> _RECORDED DATA_
--
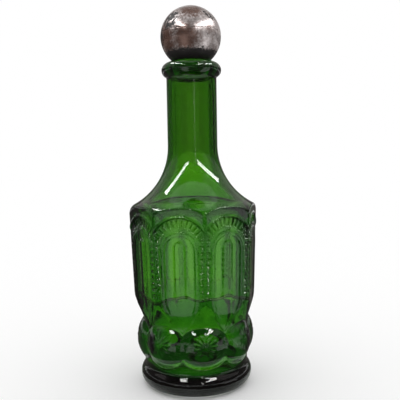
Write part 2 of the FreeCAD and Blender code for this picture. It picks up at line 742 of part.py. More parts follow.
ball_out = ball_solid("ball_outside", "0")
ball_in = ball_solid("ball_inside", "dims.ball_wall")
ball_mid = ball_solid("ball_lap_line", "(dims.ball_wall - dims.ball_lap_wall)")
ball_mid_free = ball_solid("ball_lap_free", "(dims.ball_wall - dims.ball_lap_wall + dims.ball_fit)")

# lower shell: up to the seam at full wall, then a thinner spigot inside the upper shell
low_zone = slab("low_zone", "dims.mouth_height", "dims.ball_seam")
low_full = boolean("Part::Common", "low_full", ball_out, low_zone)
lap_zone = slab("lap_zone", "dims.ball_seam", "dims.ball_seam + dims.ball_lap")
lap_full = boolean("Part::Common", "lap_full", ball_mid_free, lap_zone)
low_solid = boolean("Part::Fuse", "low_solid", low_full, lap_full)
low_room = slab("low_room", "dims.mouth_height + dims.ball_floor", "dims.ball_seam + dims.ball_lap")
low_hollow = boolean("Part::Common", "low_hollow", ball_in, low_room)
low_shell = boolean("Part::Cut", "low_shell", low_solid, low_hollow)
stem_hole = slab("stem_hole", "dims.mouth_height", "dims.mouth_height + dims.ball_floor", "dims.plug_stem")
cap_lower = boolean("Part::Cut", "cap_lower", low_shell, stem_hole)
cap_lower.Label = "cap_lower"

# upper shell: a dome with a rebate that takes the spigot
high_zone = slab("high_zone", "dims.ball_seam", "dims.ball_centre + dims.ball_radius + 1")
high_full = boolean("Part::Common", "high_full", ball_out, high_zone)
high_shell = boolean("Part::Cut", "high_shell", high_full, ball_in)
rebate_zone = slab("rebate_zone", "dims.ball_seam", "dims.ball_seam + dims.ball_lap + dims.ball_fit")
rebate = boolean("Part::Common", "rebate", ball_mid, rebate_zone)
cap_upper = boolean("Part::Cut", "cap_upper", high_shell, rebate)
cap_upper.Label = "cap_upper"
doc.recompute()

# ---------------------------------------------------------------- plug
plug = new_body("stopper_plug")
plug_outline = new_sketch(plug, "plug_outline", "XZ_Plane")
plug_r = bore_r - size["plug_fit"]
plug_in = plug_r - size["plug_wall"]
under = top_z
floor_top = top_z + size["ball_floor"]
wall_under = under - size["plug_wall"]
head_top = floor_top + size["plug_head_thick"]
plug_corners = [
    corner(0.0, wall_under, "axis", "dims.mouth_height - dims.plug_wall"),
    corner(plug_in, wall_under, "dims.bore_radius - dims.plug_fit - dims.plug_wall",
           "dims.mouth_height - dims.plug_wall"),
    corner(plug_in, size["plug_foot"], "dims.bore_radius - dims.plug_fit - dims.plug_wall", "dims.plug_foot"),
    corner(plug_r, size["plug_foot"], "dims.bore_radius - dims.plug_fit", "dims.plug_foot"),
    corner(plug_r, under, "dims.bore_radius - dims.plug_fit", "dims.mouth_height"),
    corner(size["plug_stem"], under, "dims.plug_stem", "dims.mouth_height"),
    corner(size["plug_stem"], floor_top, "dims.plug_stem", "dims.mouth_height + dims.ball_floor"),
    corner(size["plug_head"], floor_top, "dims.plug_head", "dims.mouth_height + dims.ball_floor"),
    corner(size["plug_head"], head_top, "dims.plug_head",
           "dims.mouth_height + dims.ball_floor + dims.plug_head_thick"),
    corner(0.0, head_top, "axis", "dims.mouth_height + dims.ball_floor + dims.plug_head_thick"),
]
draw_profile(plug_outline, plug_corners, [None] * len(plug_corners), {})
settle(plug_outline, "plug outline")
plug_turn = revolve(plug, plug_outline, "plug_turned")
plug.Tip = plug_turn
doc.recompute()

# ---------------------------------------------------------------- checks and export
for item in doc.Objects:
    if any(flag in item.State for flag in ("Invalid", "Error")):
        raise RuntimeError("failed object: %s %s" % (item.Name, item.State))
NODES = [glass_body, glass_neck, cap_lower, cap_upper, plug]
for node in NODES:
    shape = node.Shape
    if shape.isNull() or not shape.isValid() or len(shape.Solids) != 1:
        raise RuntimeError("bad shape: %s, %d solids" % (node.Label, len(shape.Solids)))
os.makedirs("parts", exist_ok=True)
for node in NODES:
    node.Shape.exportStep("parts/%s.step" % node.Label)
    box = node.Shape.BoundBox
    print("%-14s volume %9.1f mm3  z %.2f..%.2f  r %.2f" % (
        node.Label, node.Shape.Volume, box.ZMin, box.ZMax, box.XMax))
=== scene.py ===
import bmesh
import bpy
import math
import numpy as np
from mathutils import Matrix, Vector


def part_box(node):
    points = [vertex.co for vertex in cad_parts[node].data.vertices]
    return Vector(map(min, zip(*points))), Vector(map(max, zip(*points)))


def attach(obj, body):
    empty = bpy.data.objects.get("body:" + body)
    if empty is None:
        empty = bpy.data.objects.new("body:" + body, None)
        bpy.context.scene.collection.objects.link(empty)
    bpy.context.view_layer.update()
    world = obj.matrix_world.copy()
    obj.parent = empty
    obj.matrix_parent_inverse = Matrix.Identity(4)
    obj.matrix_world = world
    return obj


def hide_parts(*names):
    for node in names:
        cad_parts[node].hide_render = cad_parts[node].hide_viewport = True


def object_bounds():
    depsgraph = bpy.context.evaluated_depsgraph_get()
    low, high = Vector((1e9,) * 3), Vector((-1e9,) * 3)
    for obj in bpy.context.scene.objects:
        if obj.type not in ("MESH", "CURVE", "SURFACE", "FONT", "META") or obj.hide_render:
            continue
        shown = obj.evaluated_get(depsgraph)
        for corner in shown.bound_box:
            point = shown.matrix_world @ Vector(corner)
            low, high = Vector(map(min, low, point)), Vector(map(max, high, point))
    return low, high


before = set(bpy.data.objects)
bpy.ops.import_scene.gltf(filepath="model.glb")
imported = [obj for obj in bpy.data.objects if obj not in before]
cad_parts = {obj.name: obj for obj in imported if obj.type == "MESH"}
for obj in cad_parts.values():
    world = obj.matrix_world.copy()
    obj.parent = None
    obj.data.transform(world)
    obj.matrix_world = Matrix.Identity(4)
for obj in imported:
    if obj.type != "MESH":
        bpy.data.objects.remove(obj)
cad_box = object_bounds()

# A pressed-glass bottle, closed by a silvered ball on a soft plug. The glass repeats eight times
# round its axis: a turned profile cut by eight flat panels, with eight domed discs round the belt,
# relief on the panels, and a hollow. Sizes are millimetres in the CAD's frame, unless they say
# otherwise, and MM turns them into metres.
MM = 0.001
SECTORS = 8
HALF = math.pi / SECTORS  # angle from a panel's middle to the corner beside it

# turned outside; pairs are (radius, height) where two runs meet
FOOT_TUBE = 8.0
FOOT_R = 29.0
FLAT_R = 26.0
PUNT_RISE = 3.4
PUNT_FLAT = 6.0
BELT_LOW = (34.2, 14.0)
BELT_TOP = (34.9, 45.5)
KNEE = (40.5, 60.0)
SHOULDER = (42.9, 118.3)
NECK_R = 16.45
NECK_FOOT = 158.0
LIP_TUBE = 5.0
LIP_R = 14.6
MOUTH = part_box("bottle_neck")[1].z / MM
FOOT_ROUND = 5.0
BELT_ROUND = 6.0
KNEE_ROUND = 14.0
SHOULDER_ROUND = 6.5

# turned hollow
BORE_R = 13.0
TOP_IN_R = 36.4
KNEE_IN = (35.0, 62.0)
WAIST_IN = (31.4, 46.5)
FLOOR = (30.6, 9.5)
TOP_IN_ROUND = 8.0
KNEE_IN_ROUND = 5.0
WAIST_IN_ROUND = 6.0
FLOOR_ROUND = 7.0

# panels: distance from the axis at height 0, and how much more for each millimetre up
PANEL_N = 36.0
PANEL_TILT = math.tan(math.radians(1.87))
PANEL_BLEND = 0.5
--
> _WHAT THE TASK REQUIRES_
Repeat, exactly as they stand above, the lines from the line with "checks and export" to the line with "bpy.context.view_layer.update()", both lines included.

> _RESULT FOR THIS EXERCISE_
# ---------------------------------------------------------------- checks and export
for item in doc.Objects:
    if any(flag in item.State for flag in ("Invalid", "Error")):
        raise RuntimeError("failed object: %s %s" % (item.Name, item.State))
NODES = [glass_body, glass_neck, cap_lower, cap_upper, plug]
for node in NODES:
    shape = node.Shape
    if shape.isNull() or not shape.isValid() or len(shape.Solids) != 1:
        raise RuntimeError("bad shape: %s, %d solids" % (node.Label, len(shape.Solids)))
os.makedirs("parts", exist_ok=True)
for node in NODES:
    node.Shape.exportStep("parts/%s.step" % node.Label)
    box = node.Shape.BoundBox
    print("%-14s volume %9.1f mm3  z %.2f..%.2f  r %.2f" % (
        node.Label, node.Shape.Volume, box.ZMin, box.ZMax, box.XMax))
=== scene.py ===
import bmesh
import bpy
import math
import numpy as np
from mathutils import Matrix, Vector


def part_box(node):
    points = [vertex.co for vertex in cad_parts[node].data.vertices]
    return Vector(map(min, zip(*points))), Vector(map(max, zip(*points)))


def attach(obj, body):
    empty = bpy.data.objects.get("body:" + body)
    if empty is None:
        empty = bpy.data.objects.new("body:" + body, None)
        bpy.context.scene.collection.objects.link(empty)
    bpy.context.view_layer.update()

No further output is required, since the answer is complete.